> _Written request_
Each line of the material must be returned exactly.

----

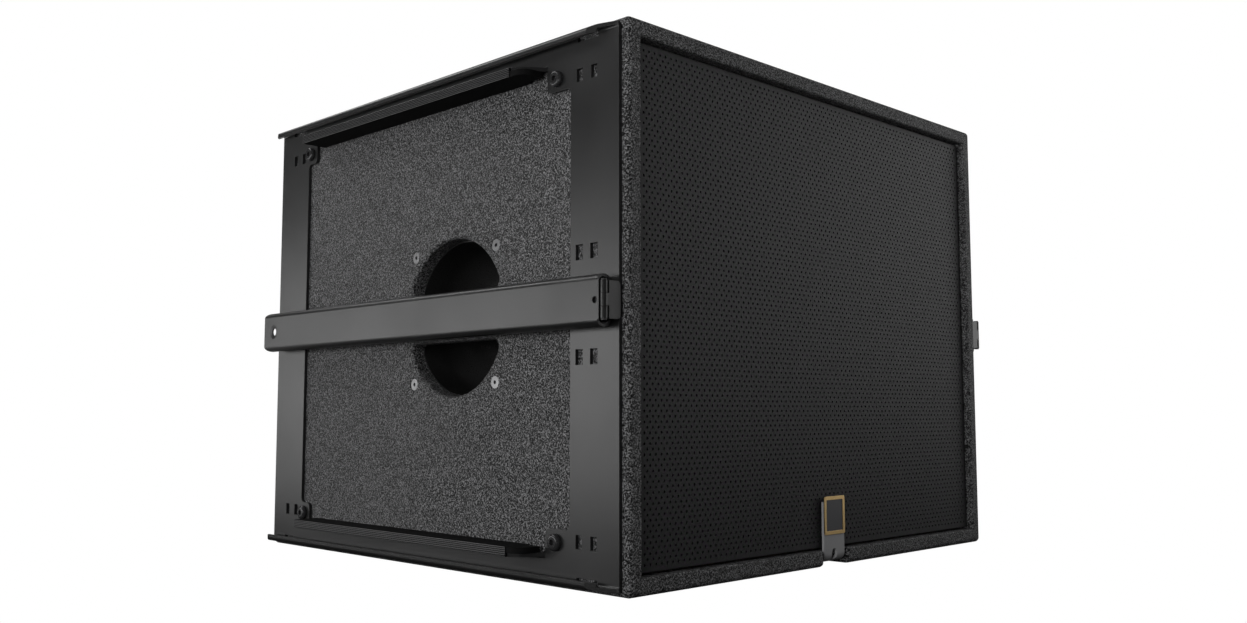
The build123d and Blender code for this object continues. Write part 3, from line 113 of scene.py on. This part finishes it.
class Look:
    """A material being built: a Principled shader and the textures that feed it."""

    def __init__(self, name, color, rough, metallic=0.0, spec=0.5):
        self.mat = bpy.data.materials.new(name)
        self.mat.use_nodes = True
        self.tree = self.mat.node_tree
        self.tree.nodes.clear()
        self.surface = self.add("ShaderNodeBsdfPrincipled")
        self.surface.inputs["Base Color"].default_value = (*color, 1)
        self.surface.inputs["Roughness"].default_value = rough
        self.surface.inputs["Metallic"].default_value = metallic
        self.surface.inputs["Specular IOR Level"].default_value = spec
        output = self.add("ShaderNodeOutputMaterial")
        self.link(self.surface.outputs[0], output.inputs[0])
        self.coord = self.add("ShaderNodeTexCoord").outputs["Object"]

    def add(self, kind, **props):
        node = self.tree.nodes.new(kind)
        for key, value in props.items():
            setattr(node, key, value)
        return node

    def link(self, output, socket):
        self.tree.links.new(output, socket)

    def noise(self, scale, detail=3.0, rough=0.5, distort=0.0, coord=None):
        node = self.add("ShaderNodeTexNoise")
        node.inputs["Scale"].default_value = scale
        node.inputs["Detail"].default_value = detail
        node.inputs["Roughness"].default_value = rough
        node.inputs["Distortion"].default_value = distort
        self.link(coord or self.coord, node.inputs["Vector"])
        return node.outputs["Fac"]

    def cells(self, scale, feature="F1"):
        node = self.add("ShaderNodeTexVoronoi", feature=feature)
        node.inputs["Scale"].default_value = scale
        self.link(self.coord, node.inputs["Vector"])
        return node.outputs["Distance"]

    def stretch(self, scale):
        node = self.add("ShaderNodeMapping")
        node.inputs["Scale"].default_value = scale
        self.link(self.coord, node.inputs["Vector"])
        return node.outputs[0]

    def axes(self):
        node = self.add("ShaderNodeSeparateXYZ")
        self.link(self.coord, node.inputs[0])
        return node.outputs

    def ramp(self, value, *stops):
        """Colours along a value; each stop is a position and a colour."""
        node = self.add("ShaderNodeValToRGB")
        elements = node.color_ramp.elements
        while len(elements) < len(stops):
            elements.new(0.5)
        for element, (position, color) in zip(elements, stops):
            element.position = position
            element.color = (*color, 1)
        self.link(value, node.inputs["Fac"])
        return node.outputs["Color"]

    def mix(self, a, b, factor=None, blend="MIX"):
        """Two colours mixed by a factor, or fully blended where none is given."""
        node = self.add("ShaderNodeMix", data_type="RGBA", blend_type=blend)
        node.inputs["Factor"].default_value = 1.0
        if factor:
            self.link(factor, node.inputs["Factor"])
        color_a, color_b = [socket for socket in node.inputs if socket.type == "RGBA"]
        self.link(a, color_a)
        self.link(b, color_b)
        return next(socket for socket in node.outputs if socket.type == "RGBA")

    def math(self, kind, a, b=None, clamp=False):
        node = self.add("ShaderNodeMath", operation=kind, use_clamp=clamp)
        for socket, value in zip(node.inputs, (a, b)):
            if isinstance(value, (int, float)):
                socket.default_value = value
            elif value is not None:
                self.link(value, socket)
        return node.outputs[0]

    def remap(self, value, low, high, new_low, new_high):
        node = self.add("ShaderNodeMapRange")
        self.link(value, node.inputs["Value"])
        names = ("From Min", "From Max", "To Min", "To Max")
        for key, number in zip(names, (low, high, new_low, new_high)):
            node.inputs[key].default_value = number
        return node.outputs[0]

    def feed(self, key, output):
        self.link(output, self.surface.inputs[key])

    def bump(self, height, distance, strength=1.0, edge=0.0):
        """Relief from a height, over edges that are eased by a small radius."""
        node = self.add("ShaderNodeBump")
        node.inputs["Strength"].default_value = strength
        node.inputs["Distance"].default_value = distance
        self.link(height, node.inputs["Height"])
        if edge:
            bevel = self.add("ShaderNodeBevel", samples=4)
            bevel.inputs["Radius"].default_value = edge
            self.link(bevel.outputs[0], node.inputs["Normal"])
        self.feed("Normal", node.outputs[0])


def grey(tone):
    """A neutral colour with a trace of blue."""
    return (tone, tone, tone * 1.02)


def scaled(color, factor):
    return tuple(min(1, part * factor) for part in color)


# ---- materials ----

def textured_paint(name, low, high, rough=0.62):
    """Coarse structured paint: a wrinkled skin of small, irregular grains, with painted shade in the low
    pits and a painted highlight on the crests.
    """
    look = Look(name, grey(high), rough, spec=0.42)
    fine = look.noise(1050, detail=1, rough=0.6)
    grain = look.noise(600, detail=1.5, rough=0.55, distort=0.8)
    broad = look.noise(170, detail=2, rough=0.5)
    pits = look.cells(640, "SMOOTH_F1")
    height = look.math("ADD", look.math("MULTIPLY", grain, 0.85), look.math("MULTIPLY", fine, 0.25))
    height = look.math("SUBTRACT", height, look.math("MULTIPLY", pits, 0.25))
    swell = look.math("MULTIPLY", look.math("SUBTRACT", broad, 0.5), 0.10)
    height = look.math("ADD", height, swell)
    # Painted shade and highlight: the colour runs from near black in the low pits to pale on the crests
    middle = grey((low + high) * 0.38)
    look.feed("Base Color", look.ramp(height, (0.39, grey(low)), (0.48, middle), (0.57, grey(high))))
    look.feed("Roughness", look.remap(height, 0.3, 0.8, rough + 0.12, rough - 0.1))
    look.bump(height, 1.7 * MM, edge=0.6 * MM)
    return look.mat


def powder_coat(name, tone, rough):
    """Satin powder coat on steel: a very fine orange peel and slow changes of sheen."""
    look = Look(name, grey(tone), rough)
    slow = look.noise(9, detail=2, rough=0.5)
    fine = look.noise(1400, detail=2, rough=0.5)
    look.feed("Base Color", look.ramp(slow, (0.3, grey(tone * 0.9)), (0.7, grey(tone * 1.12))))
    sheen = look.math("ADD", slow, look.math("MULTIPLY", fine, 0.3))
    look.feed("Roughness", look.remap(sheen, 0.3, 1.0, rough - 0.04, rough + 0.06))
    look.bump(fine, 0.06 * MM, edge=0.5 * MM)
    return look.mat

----

> _Answer to the problem_
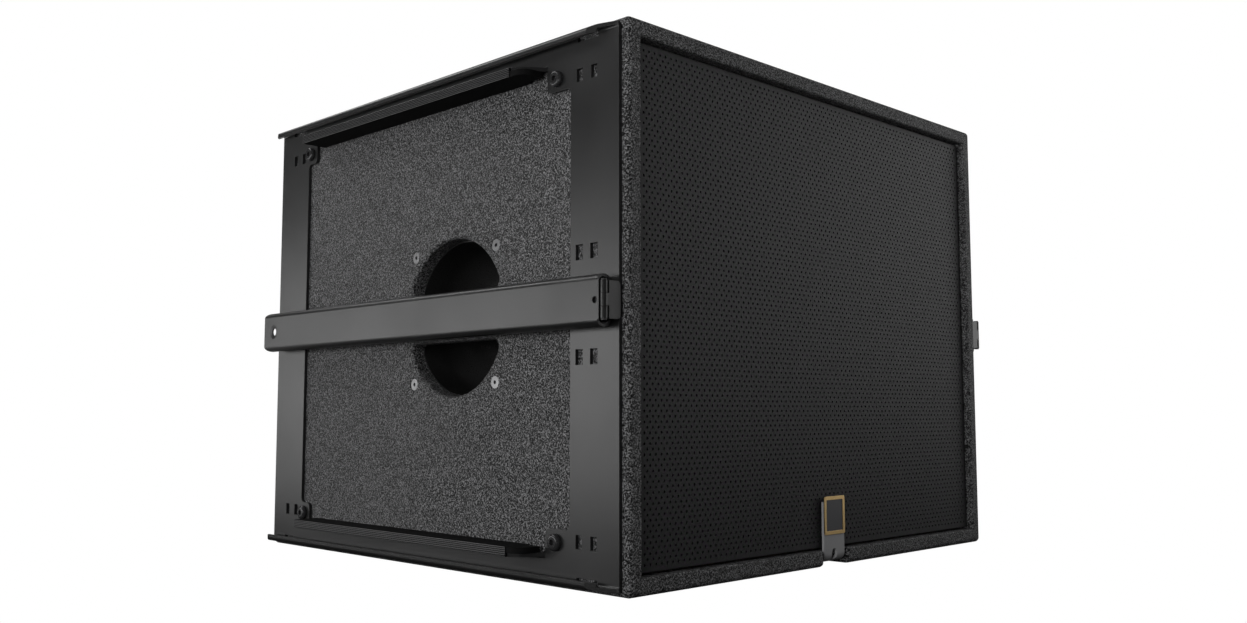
The build123d and Blender code for this object continues. Write part 3, from line 113 of scene.py on. This part finishes it.
class Look:
    """A material being built: a Principled shader and the textures that feed it."""

    def __init__(self, name, color, rough, metallic=0.0, spec=0.5):
        self.mat = bpy.data.materials.new(name)
        self.mat.use_nodes = True
        self.tree = self.mat.node_tree
        self.tree.nodes.clear()
        self.surface = self.add("ShaderNodeBsdfPrincipled")
        self.surface.inputs["Base Color"].default_value = (*color, 1)
        self.surface.inputs["Roughness"].default_value = rough
        self.surface.inputs["Metallic"].default_value = metallic
        self.surface.inputs["Specular IOR Level"].default_value = spec
        output = self.add("ShaderNodeOutputMaterial")
        self.link(self.surface.outputs[0], output.inputs[0])
        self.coord = self.add("ShaderNodeTexCoord").outputs["Object"]

    def add(self, kind, **props):
        node = self.tree.nodes.new(kind)
        for key, value in props.items():
            setattr(node, key, value)
        return node

    def link(self, output, socket):
        self.tree.links.new(output, socket)

    def noise(self, scale, detail=3.0, rough=0.5, distort=0.0, coord=None):
        node = self.add("ShaderNodeTexNoise")
        node.inputs["Scale"].default_value = scale
        node.inputs["Detail"].default_value = detail
        node.inputs["Roughness"].default_value = rough
        node.inputs["Distortion"].default_value = distort
        self.link(coord or self.coord, node.inputs["Vector"])
        return node.outputs["Fac"]

    def cells(self, scale, feature="F1"):
        node = self.add("ShaderNodeTexVoronoi", feature=feature)
        node.inputs["Scale"].default_value = scale
        self.link(self.coord, node.inputs["Vector"])
        return node.outputs["Distance"]

    def stretch(self, scale):
        node = self.add("ShaderNodeMapping")
        node.inputs["Scale"].default_value = scale
        self.link(self.coord, node.inputs["Vector"])
        return node.outputs[0]

    def axes(self):
        node = self.add("ShaderNodeSeparateXYZ")
        self.link(self.coord, node.inputs[0])
        return node.outputs

    def ramp(self, value, *stops):
        """Colours along a value; each stop is a position and a colour."""
        node = self.add("ShaderNodeValToRGB")
        elements = node.color_ramp.elements
        while len(elements) < len(stops):
            elements.new(0.5)
        for element, (position, color) in zip(elements, stops):
            element.position = position
            element.color = (*color, 1)
        self.link(value, node.inputs["Fac"])
        return node.outputs["Color"]

    def mix(self, a, b, factor=None, blend="MIX"):
        """Two colours mixed by a factor, or fully blended where none is given."""
        node = self.add("ShaderNodeMix", data_type="RGBA", blend_type=blend)
        node.inputs["Factor"].default_value = 1.0
        if factor:
            self.link(factor, node.inputs["Factor"])
        color_a, color_b = [socket for socket in node.inputs if socket.type == "RGBA"]
        self.link(a, color_a)
        self.link(b, color_b)
        return next(socket for socket in node.outputs if socket.type == "RGBA")

    def math(self, kind, a, b=None, clamp=False):
        node = self.add("ShaderNodeMath", operation=kind, use_clamp=clamp)
        for socket, value in zip(node.inputs, (a, b)):
            if isinstance(value, (int, float)):
                socket.default_value = value
            elif value is not None:
                self.link(value, socket)
        return node.outputs[0]

    def remap(self, value, low, high, new_low, new_high):
        node = self.add("ShaderNodeMapRange")
        self.link(value, node.inputs["Value"])
        names = ("From Min", "From Max", "To Min", "To Max")
        for key, number in zip(names, (low, high, new_low, new_high)):
            node.inputs[key].default_value = number
        return node.outputs[0]

    def feed(self, key, output):
        self.link(output, self.surface.inputs[key])

    def bump(self, height, distance, strength=1.0, edge=0.0):
        """Relief from a height, over edges that are eased by a small radius."""
        node = self.add("ShaderNodeBump")
        node.inputs["Strength"].default_value = strength
        node.inputs["Distance"].default_value = distance
        self.link(height, node.inputs["Height"])
        if edge:
            bevel = self.add("ShaderNodeBevel", samples=4)
            bevel.inputs["Radius"].default_value = edge
            self.link(bevel.outputs[0], node.inputs["Normal"])
        self.feed("Normal", node.outputs[0])


def grey(tone):
    """A neutral colour with a trace of blue."""
    return (tone, tone, tone * 1.02)


def scaled(color, factor):
    return tuple(min(1, part * factor) for part in color)


# ---- materials ----

def textured_paint(name, low, high, rough=0.62):
    """Coarse structured paint: a wrinkled skin of small, irregular grains, with painted shade in the low
    pits and a painted highlight on the crests.
    """
    look = Look(name, grey(high), rough, spec=0.42)
    fine = look.noise(1050, detail=1, rough=0.6)
    grain = look.noise(600, detail=1.5, rough=0.55, distort=0.8)
    broad = look.noise(170, detail=2, rough=0.5)
    pits = look.cells(640, "SMOOTH_F1")
    height = look.math("ADD", look.math("MULTIPLY", grain, 0.85), look.math("MULTIPLY", fine, 0.25))
    height = look.math("SUBTRACT", height, look.math("MULTIPLY", pits, 0.25))
    swell = look.math("MULTIPLY", look.math("SUBTRACT", broad, 0.5), 0.10)
    height = look.math("ADD", height, swell)
    # Painted shade and highlight: the colour runs from near black in the low pits to pale on the crests
    middle = grey((low + high) * 0.38)
    look.feed("Base Color", look.ramp(height, (0.39, grey(low)), (0.48, middle), (0.57, grey(high))))
    look.feed("Roughness", look.remap(height, 0.3, 0.8, rough + 0.12, rough - 0.1))
    look.bump(height, 1.7 * MM, edge=0.6 * MM)
    return look.mat


def powder_coat(name, tone, rough):
    """Satin powder coat on steel: a very fine orange peel and slow changes of sheen."""
    look = Look(name, grey(tone), rough)
    slow = look.noise(9, detail=2, rough=0.5)
    fine = look.noise(1400, detail=2, rough=0.5)
    look.feed("Base Color", look.ramp(slow, (0.3, grey(tone * 0.9)), (0.7, grey(tone * 1.12))))
    sheen = look.math("ADD", slow, look.math("MULTIPLY", fine, 0.3))
    look.feed("Roughness", look.remap(sheen, 0.3, 1.0, rough - 0.04, rough + 0.06))
    look.bump(fine, 0.06 * MM, edge=0.5 * MM)
    return look.mat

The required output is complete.